What's the way to wind an 8-pole induction motor?

First of all think of a DC Motor. If it is an 8-pole motor is will have 8 field coils evenly spaced all the way around it. Now, in an AC Motor with 3-phases you will have the 8-poles 3 times. That means you would have 24-groups of coils. If the motor has 48 slots and 48 coils you would wind the stator with 24 groups of 2 coils. If you were to go round the 24 groups of coils and number them 1, 2, 3 repeat all the way around you would have 8 number 1's, 8 number 2's and 8 number 3's. All the number 1's are phase number 1. All the number 2's are phase number 2. All the like numbers are connected together in series leaving only the start of the phase and the end of the phase. To complete the circuit the phases are connected in series or parallel depending on the winding configuration. Induction motor
In a basic 2-coils per slot configuration the number of groups of coils in a phase will match the number of poles. Multiply that by the number of phases and you have the number of groups of coils. E.G. 4 pole X 3-phases - 12 groups of coils.
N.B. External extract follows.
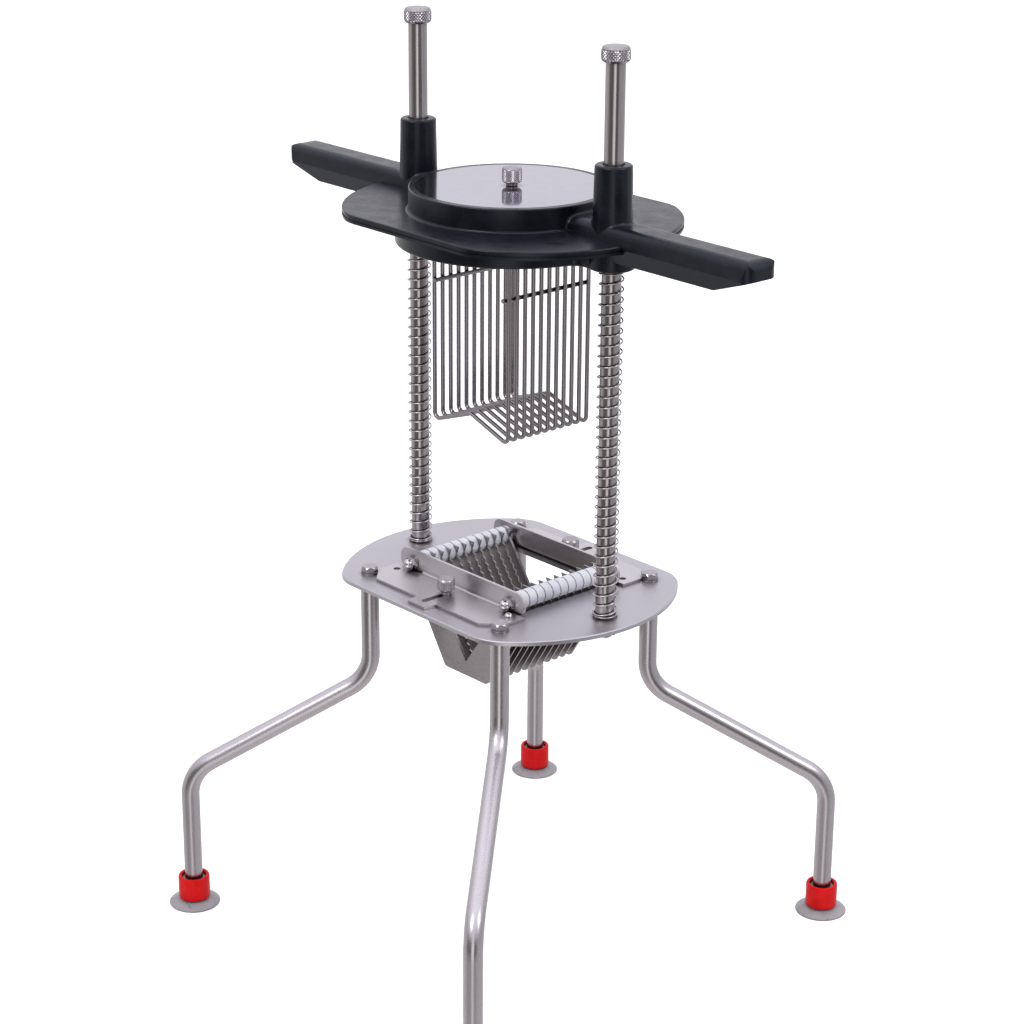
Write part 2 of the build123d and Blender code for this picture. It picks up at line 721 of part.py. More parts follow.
def make_locating_studs():
    studs = []
    top = PLATE_TOP + SHEET
    for sx, sy in (CORNERS["front"], CORNERS["back"]):
        x = sx * STUD_X
        y = sy * STUD_Y
        ball = Pos(x, y, top) * Sphere(STUD_HEAD_R) & Pos(x, y, top + STUD_HEAD_R) * Box(
            2 * STUD_HEAD_R, 2 * STUD_HEAD_R, 2 * STUD_HEAD_R
        )
        studs.append(ball + tube_at(x, y, PLATE_BOTTOM - STUD_TAIL, top, STUD_SHANK_R))
    return Compound(studs)


def make_clamp_screw(side):
    y = side * CLAMP_Y
    head = tube_at(0, y, CLAMP_HEAD_BOTTOM, CLAMP_HEAD_TOP, CLAMP_HEAD_R)
    head = chamfer(head.edges().filter_by(GeomType.CIRCLE), CLAMP_CHAMFER)
    neck = tube_at(0, y, PLATE_TOP + SHEET, CLAMP_HEAD_BOTTOM, CLAMP_NECK_R)
    stem = tube_at(0, y, CLAMP_STEM_BOTTOM, PLATE_TOP + SHEET, CLAMP_STEM_R)
    return head + neck + stem


def all_parts():
    parts = {"base_plate": make_base_plate()}
    for corner, (sx, sy) in CORNERS.items():
        parts["leg_" + corner] = make_leg(sx, sy)
        parts["foot_collar_" + corner] = make_collar(sx, sy)
        parts["suction_cup_" + corner] = make_cup(sx, sy)
    parts["leg_inserts"] = make_leg_inserts()
    parts["leg_bolts"] = make_leg_bolts()
    parts["leg_washers"] = make_leg_washers()
    for name, side in SIDES.items():
        parts["guide_rod_" + name] = make_guide_rod(side)
        parts["rod_cap_" + name] = make_rod_cap(side)
        parts["spring_" + name] = make_spring(side)
        parts["spacers_" + name] = make_spacers(side)
    parts["rod_nuts"] = make_rod_nuts()
    parts["pusher_head"] = make_pusher_head()
    parts["guide_bushes"] = make_guide_bushes()
    parts["lid_disc"] = make_lid_disc()
    parts["lid_stud"] = make_lid_stud()
    parts["lid_knob"] = make_lid_knob()
    parts["comb_carrier"] = make_comb_carrier()
    parts["comb_wires"] = make_comb_wires()
    parts["comb_cross_rods"] = make_comb_cross_rods()
    parts["tie_rods"] = make_tie_rods()
    parts["dome_washers"] = make_dome_washers()
    parts["dome_nuts"] = make_dome_nuts()
    parts["end_plate_front"] = blade_plate(-end_plate_y(), END_PLATE_T, False)
    parts["end_plate_back"] = blade_plate(end_plate_y(), END_PLATE_T, False)
    for i, y in enumerate(blade_rows()):
        parts["blade_%02d" % (i + 1)] = blade_plate(y, BLADE_T, True)
    parts["bracket_front"] = make_bracket(-1)
    parts["bracket_back"] = make_bracket(1)
    parts["locating_studs"] = make_locating_studs()
    parts["clamp_screw_front"] = make_clamp_screw(-1)
    parts["clamp_screw_back"] = make_clamp_screw(1)
    return parts


os.makedirs("parts", exist_ok=True)
for node, shape in all_parts().items():
    export_step(shape, "parts/" + node + ".step")
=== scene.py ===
import math

import bmesh
import bpy
from mathutils import Matrix, Vector


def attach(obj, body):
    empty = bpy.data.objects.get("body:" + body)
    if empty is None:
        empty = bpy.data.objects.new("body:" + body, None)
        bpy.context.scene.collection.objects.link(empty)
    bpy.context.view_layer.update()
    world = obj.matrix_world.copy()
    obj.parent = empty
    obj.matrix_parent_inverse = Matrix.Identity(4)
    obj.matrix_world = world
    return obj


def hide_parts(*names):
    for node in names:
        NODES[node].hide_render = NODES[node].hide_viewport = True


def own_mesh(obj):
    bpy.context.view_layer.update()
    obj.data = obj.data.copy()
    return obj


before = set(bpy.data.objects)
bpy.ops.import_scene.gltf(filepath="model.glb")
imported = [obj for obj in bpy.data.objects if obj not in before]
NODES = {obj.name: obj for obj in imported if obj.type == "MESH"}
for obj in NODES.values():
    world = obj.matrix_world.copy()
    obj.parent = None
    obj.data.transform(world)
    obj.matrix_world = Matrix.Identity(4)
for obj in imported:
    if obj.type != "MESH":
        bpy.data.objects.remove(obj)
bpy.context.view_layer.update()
MM = 0.001

# Places on the object, in millimetres.
CORNERS = {"front": (1, -1), "right": (1, 1), "back": (-1, 1), "left": (-1, -1)}
SIDES = {"left": -1, "right": 1}
ROD_X = 96.0
PLATE_TOP = 258.0
HEAD_BOTTOM = 498.0
FOOT_X = 155.0
FOOT_Y = 168.0
CLAMP_Y = 58.0

# ---------------------------------------------------------------- materials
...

Due to the increase induction motor pole number and thus windings as stated above, the size of the motor increases and so does the frame size. This means that you can't necessarily directly replace a 4 pole motor with an 8 pole motor and expect it to fit into the same base holes or have the same shaft center line. The greater the number of poles, the greater the torque. Torque = Mechanical power x 9550 / speed. So the slower it goes the more torque you have for the same power. Because of the large available torque, the shaft is thicker (Larger diameter).

30kW, 525v. 2 pole = 97Nm. 4 pole = 194Nm. 6 pole = 290Nm. 8 pole = 387Nm.
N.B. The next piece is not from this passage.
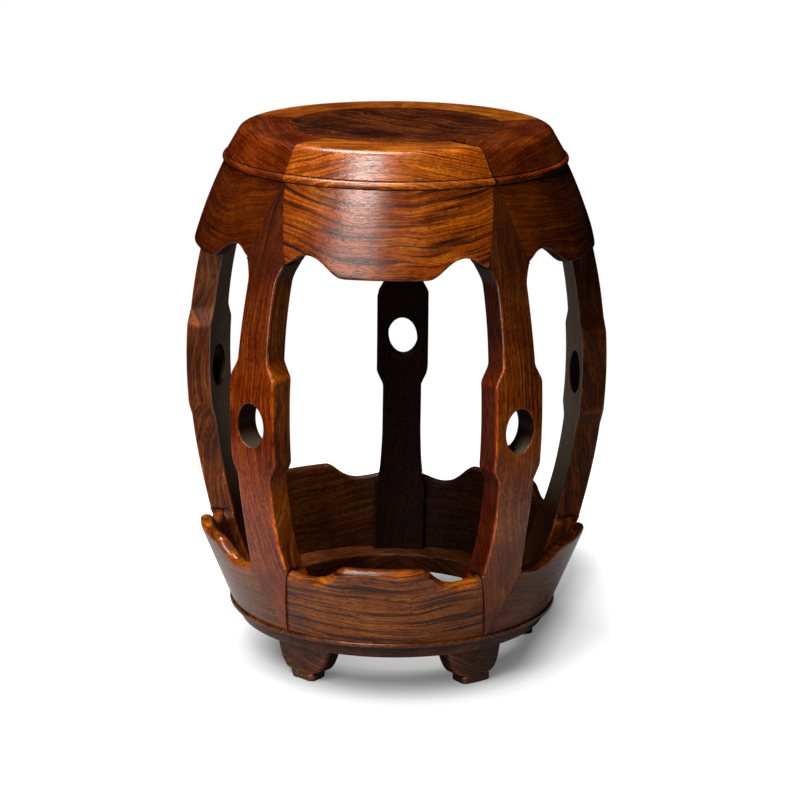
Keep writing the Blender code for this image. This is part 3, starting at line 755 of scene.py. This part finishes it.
def add(tree, kind, inputs, **settings):
    """Adds a shader node. An input takes a value, a socket, or a node for its first output."""
    made = tree.nodes.new("ShaderNode" + kind)
    for setting, value in settings.items():
        setattr(made, setting, value)
    for place, value in inputs.items():
        if isinstance(value, bpy.types.Node):
            value = value.outputs[0]
        if isinstance(value, bpy.types.NodeSocket):
            tree.links.new(value, made.inputs[place])
        else:
            made.inputs[place].default_value = value
    return made


def set_ramp(node, stops):
    """Gives a colour ramp its (place, hex colour) stops."""
    elements = node.color_ramp.elements
    while len(elements) < len(stops):
        elements.new(0.5)
    for element, (place, colour) in zip(elements, stops):
        element.position = place
        element.color = linear(colour)


# Noise scales per metre: fibres are some 10 mm long and under 1 mm wide, stripes 70 mm long
FIBRES_ALONG = 110.0
FIBRES_ACROSS = 1000.0
BEND_SCALE = 9.0
CLOUD_SCALE = 30.0
# Patterns on the layers: (changes along the fibres, changes across the layers, roughness)
BANDS = (9.0, 1.3, 0.5)
LINES = (3.5, 3.0, 0.6)
# Metres that the layers swing from straight, and the further metres in burr
LAYER_SWING = 0.030
BURR_SWING = 0.25
BURR_CLOSES_PORES = 2.5

# How far each pattern moves the ground along its ramp
TONE_START = -1.6
TONES = (("clouds", 1.4), ("lines", 1.7), ("streaks", 1.1))
PORE_STRENGTH = 0.7
END_GRAIN_STRENGTH = 0.7

# What each place adds to the wax's roughness, and how the polish varies of itself
DULLING = (("striped", 0.06), ("pores", 0.08), ("worn_and_highlit", -0.05), ("inside", 0.55), ("broken", 0.5))
BEST_POLISH = -0.03
WORST_POLISH = 0.08
PORES_TAKE_SHINE = -0.12
PORES_SINK = -0.3
SILK = 0.08

PORE_COLOUR = "#2c1004"
# Painted shade that darkens the posts' heads
HEAD_SHADE_COLOUR = "#120806"
# Painted shade inside the stool, in the hand holes and in creases; also the dark of end grain
PAINTED_SHADE_AND_END_GRAIN = "#080402"
# Painted shade in tight corners
CORNER_PAINTED_SHADE = "#120a06"
# Painted light, a grey sheen, on the hand holes' up-facing walls
TUNNEL_PAINTED_LIGHT = "#6b5d4f"
# Painted grey sheen on the side posts' inner faces: its dark and light streaks, and the painted shade
# near the base ring
INNER_SHEEN_STREAKS = ("#4e4036", "#9c8876")
INNER_SHADE_AT_FOOT = "#1a100a"
TORN_FIBRES = ((0.38, "#120802"), (0.5, "#3e2610"), (0.64, "#86643a"))
# How much brighter the edges grow: partly wear, partly a painted highlight
WORN_AND_HIGHLIT_BRIGHTER = (2.1, 1.85, 1.4, 1.0)

# Directions in a piece that stands in front of the axis
ALONG_X = (1.0, 0.0, 0.0)
ALONG_Z = (0.0, 0.0, 1.0)
EVERY_WAY = (0.85, 0.85, 0.85)
INWARDS = (0.0, 1.0, -0.7)


def growth_layers(tree, place, across_layers, fibres, layer_gap, burr):
    """The layers' slow bends, broad bands and fine lines."""
    swing = {"Vector": place, "Scale": BEND_SCALE, "Detail": 2.0, "Roughness": 0.45 + burr / 2}
    bend = add(tree, "TexNoise", swing)
    distance = add(tree, "VectorMath", {0: place, 1: across_layers}, operation="DOT_PRODUCT")
    bent = {0: bend, 1: LAYER_SWING + BURR_SWING * burr, 2: distance.outputs["Value"]}
    bent = add(tree, "Math", bent, operation="MULTIPLY_ADD")
    layer = add(tree, "Math", {0: bent, 1: layer_gap}, operation="DIVIDE")
    along = add(tree, "VectorMath", {0: place, 1: fibres}, operation="DOT_PRODUCT")
    grain = {"bend": bend}
    for pattern, (changes, scale, roughness) in (("bands", BANDS), ("lines", LINES)):
        far = add(tree, "Math", {0: along.outputs["Value"], 1: changes}, operation="MULTIPLY")
        layers = add(tree, "CombineXYZ", {"X": far, "Y": layer})
        look = {"Vector": layers, "Scale": scale, "Detail": 2.0, "Roughness": roughness}
        grain[pattern] = add(tree, "TexNoise", look, noise_dimensions="2D")
    return grain


def fine_grain(tree, place, fibres, burr):
    """Soft clouds, streaks along the fibres, and the open pores."""
    cloudy = {"Vector": place, "Scale": CLOUD_SCALE, "Detail": 5.0, "Roughness": 0.62}
    scale = [blend(FIBRES_ACROSS, FIBRES_ALONG, share) for share in fibres]
    stretched = add(tree, "VectorMath", {0: place, 1: scale}, operation="MULTIPLY")
    streaky = {"Vector": stretched, "Scale": 1.0, "Detail": 3.0, "Roughness": 0.7}
    specks = add(tree, "TexNoise", {"Vector": stretched, "Scale": 1.4, "Detail": 0.0})
    open_pores = 1.0 - BURR_CLOSES_PORES * burr
    return {
        "clouds": add(tree, "TexNoise", cloudy),
        "streaks": add(tree, "TexNoise", streaky),
        "pores": add(tree, "MapRange", {
            "Value": specks, "From Min": 0.58, "From Max": 0.70, "To Max": open_pores,
        }),
    }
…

The speed is related to the pole pairs and the frequency with a bit of slip. N = (Frequency x 60)/pole pairs. 60 converts from cycles per second to cycles per minute and then the speed becomes revolutions per minute. For 50Hz, (50 x 60) / 4 = 750 rpm. This is the Nominal speed. The induction motor will run slightly slower due to slip. On the same 30kW, 525v, 8 pole motor the speed will be 740 rpm. These would be used on fans, mixers, shredder, conveyors and axial flow pumps.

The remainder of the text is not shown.